During the compression of composites, volatile gases and trapped air can cause porosity. A “burp” cycle is a programmable hydraulic sequence where the press pauses its closing, slightly opens the mold (typically 5-15mm) to allow gases to escape, and then immediately reapplies full tonnage. This requires highly precise hydraulic valves and position transducers to execute the micro-movements accurately without disrupting the material flow.

Fiber washout occurs when the resin flows too quickly during the initial closing stages, pushing the glass fiber reinforcements away from certain areas of the mold, creating weak spots. It is prevented by utilizing a hydraulic press with multi-stage speed control—specifically, slowing down the closing speed just before the material makes contact with the mold, allowing the compound to flow evenly and predictably.

Composite molds often have asymmetrical cavities or deep cores, causing the hydraulic force to be applied unevenly across the platen. This off-center loading creates a bending moment that can cause the platen to tilt (angular deflection). If the press frame lacks sufficient rigidity, this leads to uneven part thickness, flash (material leaking out of the mold), and accelerated wear on the guiding system. Proper frame selection is essential to counteract these forces.
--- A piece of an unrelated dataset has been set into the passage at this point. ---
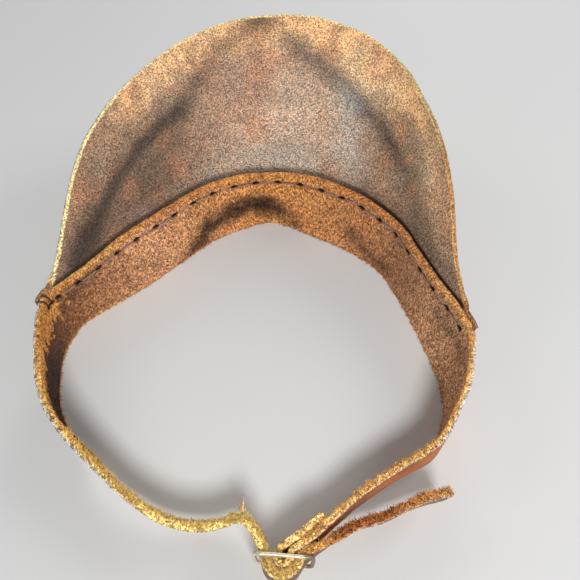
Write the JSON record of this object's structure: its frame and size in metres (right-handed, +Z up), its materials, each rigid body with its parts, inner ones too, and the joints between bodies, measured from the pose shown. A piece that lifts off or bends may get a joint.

At the end of the cure cycle, the composite part and the mold are under immense hydraulic pressure and thermal expansion. If the press opens too quickly (rapid decompression), the sudden release of pressure can cause the part to blister, delaminate, or stick to the mold. Controlled slow decompression gradually relieves the hydraulic pressure, ensuring the part remains intact and the mold opens smoothly.